Doumbia and one other Diabaly resident reported watching the rebels regularly taking cocaine. A third resident reported seeing emptied, white-coated bags lying around and said everyone knew what was inside them.
"We saw them sniffing it, smoking it. Some were injecting it," Doumbia said.
A bag of white powder was flung outside the gate of a friend’s house after one bombing raid, the contents equal to half a kilogram of sugar. Doumbia sent a child to fetch it and confirm its contents, he said, but it was already gone.
Experts say the Sahara desert in West Africa, with its loose borders and weak governments, is rapidly becoming one of the prime cocaine-trafficking routes in the world. Its lucrative windfall is thought to help finance the Islamist rebels, and a legion of fighters dependent on the drug might make finally squelching the insurgency even more difficult.
A U.S. official said the cocaine trade was definitely a driver of the conflict but that the inflow of foreign fighters and imposition of Shariah law suggested that ideology was the primary motivation for the insurgency.

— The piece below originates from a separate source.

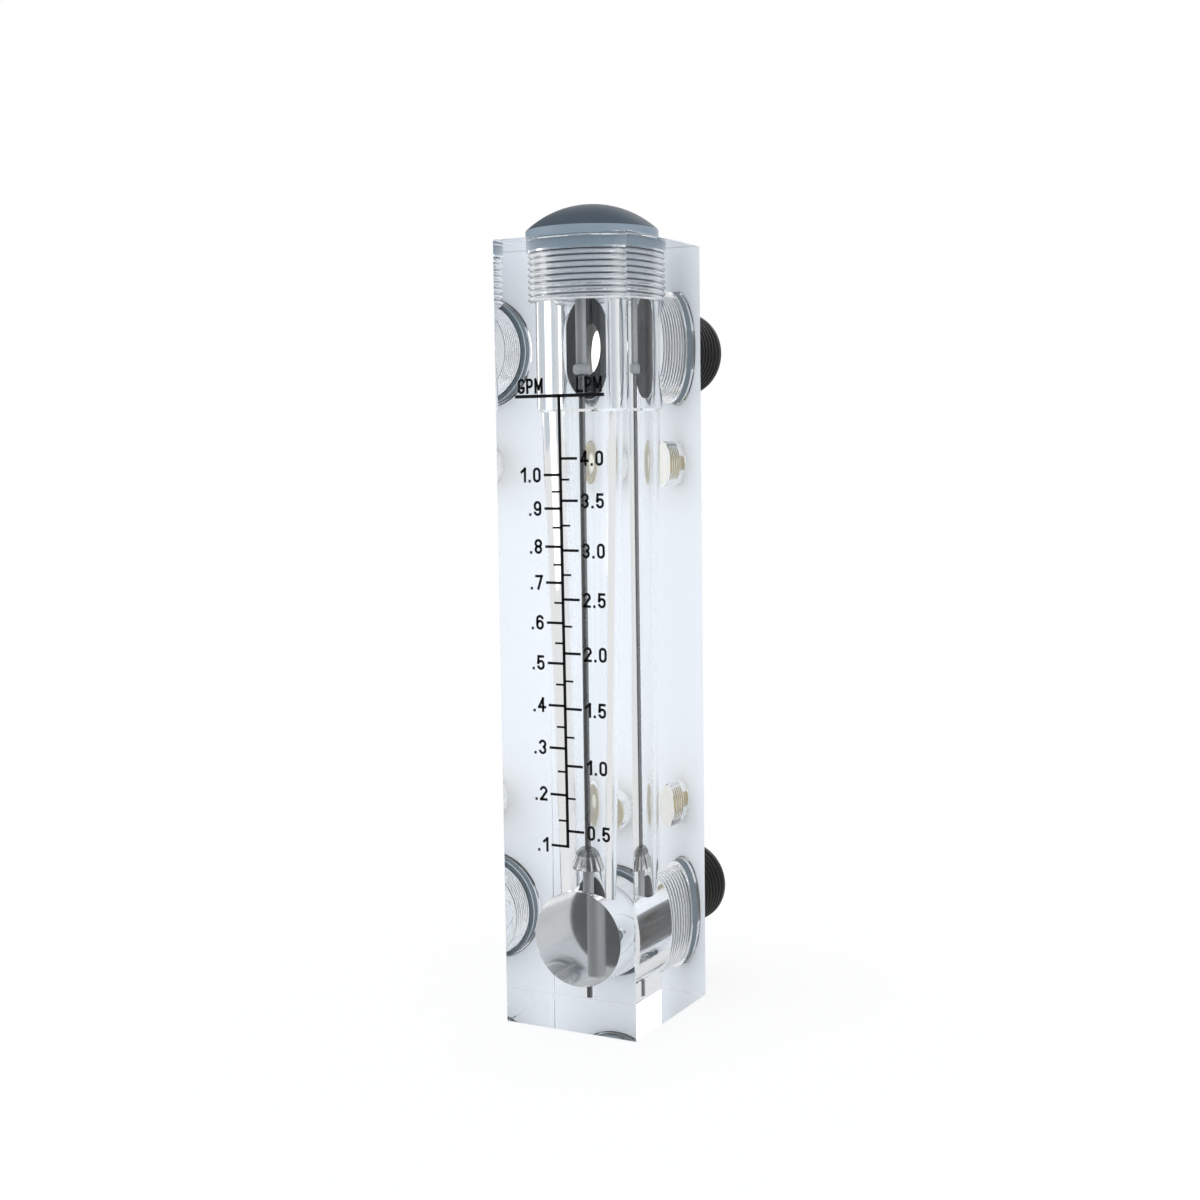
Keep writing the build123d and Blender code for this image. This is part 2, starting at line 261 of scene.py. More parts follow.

"My view is that the drug thing is a factor, but it’s not the root cause of their actions," said the official, who was cleared to speak only on the condition of anonymity.
The communication lines the townspeople of Diabaly opened after their occupation worked both ways. On the first night the rebels were in town, the mayor – prompted by the French – spread the word that airstrikes were coming and told the population to gather in a far area of town.
The rebels soon figured out what was happening. From then on, when they saw civilians moving en masse, they began following and mingling among them. Then they cut the mobile-phone network lines and sent patrols to do the same in two surrounding villages.
Still, some spots got faint reception. Alou Zerbo, 43, found such a location outside town, where he called an official. Ten minutes later, a French officer called back.
"Are the rebels still there? What is their position?" he was asked across the phone. He described how the rebels were hiding in civilian homes and advised that it therefore would be hard to hit them without hitting civilians.
"He replied, ‘OK, we are going to find a way,’ " Zerbo recounted.
No civilians were killed during the air raids, which were at times so precise that charred truck shells sat just feet away from undamaged houses.
The rebels made it clear that government collaborators were considered infidels and would be killed. The rebels had set up checkpoints to try to keep civilians from leaving, but Zerbo and others began smuggling out residents with information on motorcycles through back roads.
But the information was no longer as fresh or regular. The bombings slowed.
Then Doumbia acted. "I realized that I should not just sit with my arms crossed and do nothing," he said.
Sneaking out of town on a motorcycle, he returned later that evening, Jan. 16, with a satellite phone. From his house, he maintained regular contact with France’s command post in Markala, nearly 90 miles south.
That night and the following morning, the bombing was more intense.
The rebels then began bickering among themselves. Shots were fired in the air, angrily. That evening, their trucks began speeding north, lights off, into the night.
Diakite, the mayor, said Doumbia’s satellite phone reports were key for the air operation.
The rebels had numbered roughly 250 to 300, and they came with nearly 60 vehicles. According to Diakite, 33 of those vehicles were destroyed: nine in Diabaly and the rest as they sped from the town that had refused to welcome them.
Through his window, Doumbia said, he’d heard a rebel speaking on a satellite phone before the final bombardment. "We’ve lost many men, 47," he thought he heard the rebel say in the language of the ethnic Tuareg, which Doumbia understands.
"They tried to be nice to be people. They said they are just here to preach Islam," Zerbo said.
"We told them we are Muslims already, so if it is just about Islam, please leave and let us be," he said.